A luxury direct mail piece should create a moment: subtle, elevated, and unmistakably premium. It should feel like a crafted experience, not a marketing touchpoint. It’s an artifact — crafted with intention, built to be kept, and designed to communicate sophistication from the very first touch.


8. Video


Effective video in the luxury space is deliberate. It moves with intention, not speed. It gives the viewer space to absorb, to feel, and to imagine themselves inside the world the brand is creating.

Luxury buyers respond to thoughtful pacing, sophisticated visuals, and storytelling that carries emotional depth. They want to experience the brand’s confidence in the way the camera lingers on details, in the calmness of the edit, and in the clarity of the narrative.

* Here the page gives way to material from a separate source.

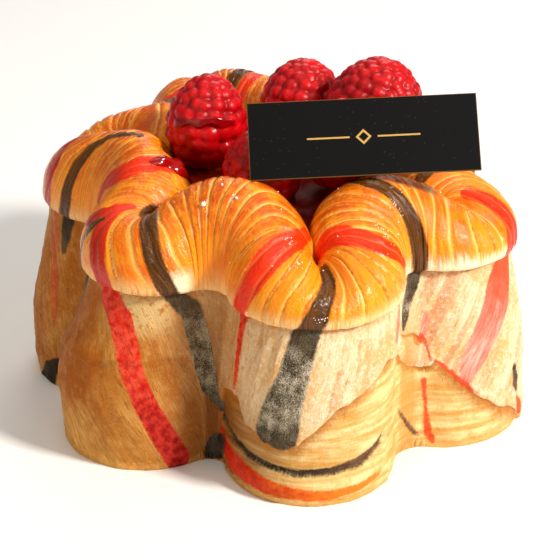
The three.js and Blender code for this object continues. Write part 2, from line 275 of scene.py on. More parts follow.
# %% [markdown]
# ## The cap and the sides
# The baked cap laps a little over the sides, so the band is made as two closed pieces, and the join hides
# under the lip. A level says where a point is on either: the height on the side up to 43, and from there the
# way over the cap, which ends at 87 on the side of the well.

# %% Sections, in millimetres
LIP_LEVEL, CAP_SPAN = 43, 44
CREST_SHIFT = -1.2
LIP_HALF = 9.9
SIDE_FACE = [(0, 9.6), (0.8, 9.95), (4, 10.4), (15, 10.3), (31, 9.55), (37, 8.9), (40, 8.4), (42, 8), (43, 7.6)]
LIP_FACE = [(41.0, 7.2), (41.05, 8.8), (41.25, 9.35), (41.7, 9.75), (42.4, 9.88), (43, LIP_HALF)]


def cap_face(column, level):
    """Distance from the middle of the band and height, for each level over the cap."""
    turn = np.pi * (level - LIP_LEVEL) / CAP_SPAN
    outside = turn < np.pi / 2
    base = np.where(outside, LIP_LEVEL, 46)
    reach = np.where(outside, LIP_HALF - CREST_SHIFT, column.inner + CREST_SHIFT)
    over = level > LIP_LEVEL
    offset = np.where(over, CREST_SHIFT + reach * np.cos(turn), np.interp(level, *zip(*LIP_FACE)))
    height = np.where(over, base + (column.crest - base) * np.sin(np.clip(turn, 0, np.pi)), level)
    return offset, height


def side_face(level):
    return np.interp(level, *zip(*SIDE_FACE)), level.copy()


def face_of(column, level):
    """The section as a stripe sees it: the side below the lip and the cap above."""
    low, high = side_face(level), cap_face(column, level)
    return np.where(level < 41.2, low[0], high[0]), np.where(level < 41.2, low[1], high[1])


print("the lip stands out", round(LIP_HALF - 8.0, 1), "mm over the side")

# %% [markdown]
# Unevenness is drawn once on a small table of random numbers, which is read with soft steps between its
# entries and closes on itself round the ring. Several such tables at different sizes give lumps, swells,
# fibres and ragged edges.

# %% Unevenness


def uneven(seed, wide, tall):
    """Makes a field over place and level, from -1 to 1, with features of the given size in millimetres."""
    across = max(4, round(BAND_LENGTH / wide))
    table = np.random.default_rng(seed).random((across, 64)) * 2 - 1

    def field(along, level):
        u = np.asarray(along, float) % BAND_LENGTH / BAND_LENGTH * across
        v = np.asarray(level, float) / tall + 5
        i, j = np.floor(u).astype(int), np.floor(v).astype(int)
        u, v = smooth(0, 1, u - i), smooth(0, 1, v - j)
        one, two = table[i % across, j % 64], table[(i + 1) % across, j % 64]
        three, four = table[i % across, (j + 1) % 64], table[(i + 1) % across, (j + 1) % 64]
        return (one * (1 - u) + two * u) * (1 - v) + (three * (1 - u) + four * u) * v

    return field


lumps, swell, bumps = uneven(1, 17, 17), uneven(2, 6.5, 11), uneven(3, 1.6, 2.2)
flutes, fine_flutes, crumbs = uneven(4, 1.5, 17), uneven(5, 0.7, 6), uneven(6, 0.9, 1.1)
ragged, drift, sag = uneven(7, 1.6, 5), uneven(8, 6, 7), uneven(9, 9, 5)
print("lumps at one place:", round(float(lumps(10, 50)), 3))

# %% [markdown]
# The fibres on a side are the cut ends of the same sheets that show as slabs on the cap, so they follow the
# stripes and lean with them. A second table gives that lean. Reading textures at the place where a fibre
# starts, and not where the point itself is, makes grain that follows it.

# %% The lean of the fibres on the sides: place along the band, then pairs of level and shift
LEANING = [
    (-100, [(0, 0), (43, 0)]),
    (-42, [(0, 0), (43, 0)]),
    (-35, [(2, 13.7), (10, 12.5), (20, 10.1), (30, 6.6), (43, 0)]),
    (-30, [(2, 18.5), (10, 16), (20, 13), (30, 8.6), (36, 4.4), (43, 0)]),
    (-22, [(2, 17), (10, 14), (20, 10), (30, 5), (43, 0)]),
    (-14, [(2, 12), (10, 10), (20, 6.6), (30, 2.2), (43, 0)]),
    (-6, [(2, 5), (10, 4.4), (20, 3.4), (30, 1.2), (43, 0)]),
    (3, [(0, 0), (43, 0)]),
    (10, [(0, -4.3), (17, -3.9), (30, -2.6), (43, 0)]),
    (20, [(0, -1), (43, 0)]),
    (30, [(10, -3), (20, -2.4), (30, -1.4), (43, 0)]),
    (36, [(10, -6), (20, -4.8), (30, -2.4), (43, 0)]),
    (44, [(10, -11), (20, -8.6), (30, -4.4), (40, -0.8), (43, 0)]),
    (52, [(10, -14), (20, -10.8), (30, -5.6), (40, -1), (43, 0)]),
    (57, [(10, -15.3), (20, -11.8), (30, -6.1), (40, -1), (43, 0)]),
    (66, [(10, -14.3), (20, -11.4), (30, -5.7), (43, 0)]),
    (80, [(10, -2.3), (20, -1.7), (43, 0)]),
    (100, [(0, 1.1), (43, 0)]),
    (130, [(0, -1.5), (43, 0)]),
    (165, [(0, 3.2), (43, 0)]),
]
fine = np.linspace(0, BAND_LENGTH, 3001)
side_line = np.array([Column(a).points(np.array([9.7]), np.array([22.0]))[0][:2] for a in fine])
cap_line = np.array([Column(a).points(np.array([5.0]), np.array([50.0]))[0][:2] for a in fine])
side_run = np.concatenate([[0], np.cumsum(np.linalg.norm(np.diff(side_line, axis=0), axis=1))])
side_run *= BAND_LENGTH / side_run[-1]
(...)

The production quality, the tone, the restraint — these elements matter far more than high energy or fast movement.

Affluent clients look for signals of mastery: well-composed shots, cohesive lighting, considered color, meaningful silence, and a narrative that reflects their values and aspirations. They gravitate toward work that feels cinematic, grounded, and emotionally intelligent — the kind of content that respects their attention rather than competing for it.

Great luxury video communicates expertise without stating it, and vision without exaggeration. It builds trust by showing the brand’s world thoughtfully, confidently, and beautifully.

 

The Quiet Difference That Sets Luxury Brands Apart

Luxury buyers don’t choose the brand that pushes the hardest. They choose the one that feels the most certain of itself.

When your marketing reflects depth, taste, and psychological intelligence, affluent clients recognize it instantly. They can tell when a brand respects their attention, understands their values, and shares their standard of excellence. That’s what creates desire — not volume, not tactics, not noise.

Luxury is the sum of small decisions executed with intention.

It’s the art of saying less, but meaning more.